Em tempos de tanto ódio é comum ver que as pessoas comprometidas com uma visão de mundo transformadora e igualitária reivindicando o amor. A intelectual bell hooks fez formulações fundamentais em torno do amor e a ideia é que falemos mais sobre isso em outro texto. Mas aqui, hoje, e também mobilizando formulações de bell hooks, eu pretendo falar sobre a raiva.
Diferente do que podemos imaginar, a raiva não é o antônimo ou o par antagônico do amor. Muitos intelectuais negros formularam e formulam sobre a reivindicação da raiva como ferramenta motora para a construção de coalizões políticas, além de um sentimento que confere humanidade. A raiva estaria, portanto, mais relacionada a indignação, como formulou, também, Paulo Freire. Diante de massacres de indígenas, destruição do nosso planeta, conflitos mais latentes nas relações sociais, destruição de direitos ao trabalho e ao descanso da previdência, violência policial, acredito que a reivindicação da raiva como ferramenta de resistência é um ponto importante para refletirmos sobre uma indignação que precisa sair da superfície e espraiar ao mundo.
A intelectual Audre Lorde chamava a atenção para a utilização da raiva na luta contra as opressões. Em seu texto “Os usos da raiva: as mulheres reagem ao racismo”, fruto de apresentação em uma Conferência Nacional de Estudos sobre as Mulheres, em 1981, Lorde afirmou a raiva como uma reação, como fruto de um processo alimentado desde a mais tenra ideia, em que fomos ensinados e desenvolvemos técnicas para que ela não nos consumisse e tivéssemos possibilidades de sobrevivência.

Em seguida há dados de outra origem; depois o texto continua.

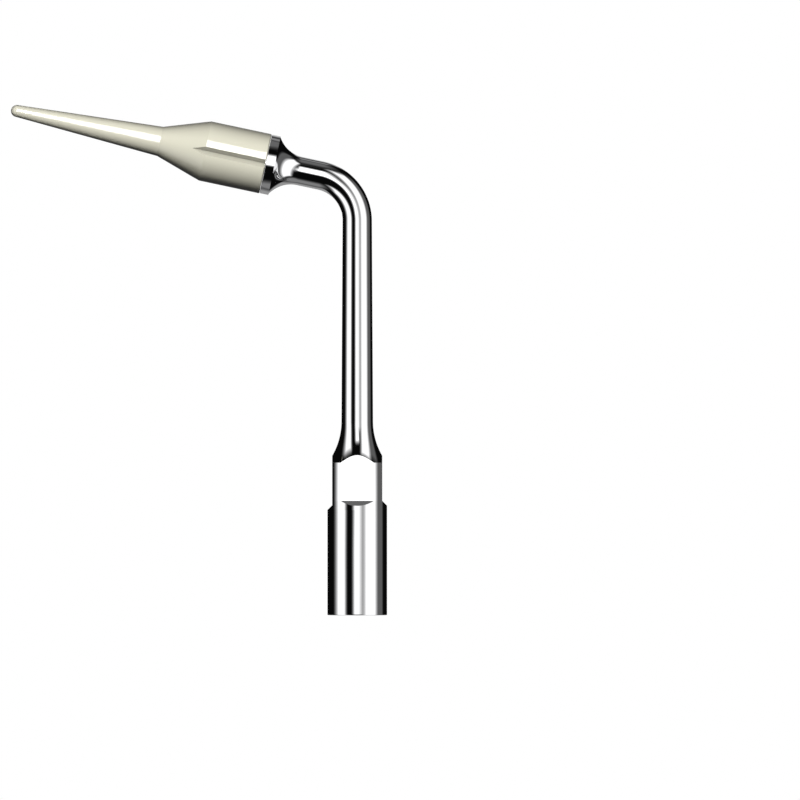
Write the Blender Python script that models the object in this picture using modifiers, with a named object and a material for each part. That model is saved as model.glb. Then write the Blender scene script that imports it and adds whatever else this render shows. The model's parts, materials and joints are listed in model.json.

A proposta de Audre Lorde, portanto, é a de que a raiva é a propiciadora de discussões diretas e criativas e que, portanto, não deveria ser evitada porque uma “fonte de energia” empoderadora. Para a pensadora, a raiva com precisão, repleta de energia e informação, tem a capacidade de gerar esclarecimento e libertação. A recusa da raiva é, também, fruto do patriarcado que reprime qualquer explosão nas mulheres. Portanto, abraçar a raiva e torná-la útil é uma “oposição direta a um sistema no qual o racismo e o machismo são pilares primordiais, estabelecidos e indispensáveis para o lucro”. Um alerta importante apresentado por Lorde foi da diferença entre raiva e ódio. Enquanto a raiva busca coalizões, propicia discussões diretas e criativas, tem como finalidade a mudança quando estabelecida entre semelhantes; o ódio é virulento, destrutivo e toma forma pela fúria dos opressores. Ou seja, o ódio opressor é o que produz guerras, causa mortes, violência policial e abusos de todo tipo. A raiva com precisão, pelo contrário, tem potencial de transformar diferença em poder, causa crescimento em seus processos de desconforto que estimulam mudanças.

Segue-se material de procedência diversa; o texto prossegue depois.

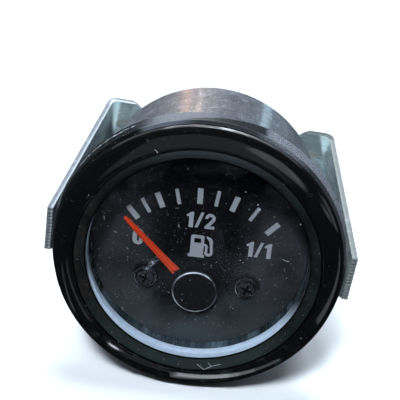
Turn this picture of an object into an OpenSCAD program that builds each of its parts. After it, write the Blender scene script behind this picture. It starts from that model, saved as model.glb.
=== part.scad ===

Em bell hooks, a negação da raiva, ocasionando seu esquecimento e, portanto, também retirando o foco sistêmico, produz efeitos explosivos dessa raiva reprimida em nossas cotidianas. As humilhações e microagressões diárias são constantes e causam efeito. Reprimir a raiva é apresentado por hooks como uma exigência branca para que sejamos relativamente aceitos.
Assim, hooks propõe que rompamos com a ideia de que apenas ao seguirmos obedecendo padrões brancos de comportamento é que sobreviveremos no cotidiano, já que o efeito é contrário, como um mecanismo eficaz de apagamento, alienação, adoecimento e assimilação que esse processo produz. Reivindicar a raiva significa, portanto, reconstruir nossas subjetividades, nossos emocionais, nossas humanidades.
A raiva é uma catalisadora que desenvolve consciência, conhecimento crítico e politização. A demanda para que reprimamos a raiva tem como composição ideológica uma aceitação de pessoas negras vitimizadas, apáticas, em que negros se mantêm explorados, dependentes e subalternizados. Esse mecanismo tem como força acobertar possibilidades transformadoras, retardar ou interromper o ativismo, retirar a agência dos corpos negros. Se permitir a raiva significa tomar consciência de si e se fortalecer e construir coletivamente processos transformadores porque nos obriga a nos posicionar, a não permitir silêncio e passividade diante do racismo. Essa é uma questão que não podemos perder de vista: a raiva utilizada para a luta organizada é o motor que precisamos para realizarmos mudanças.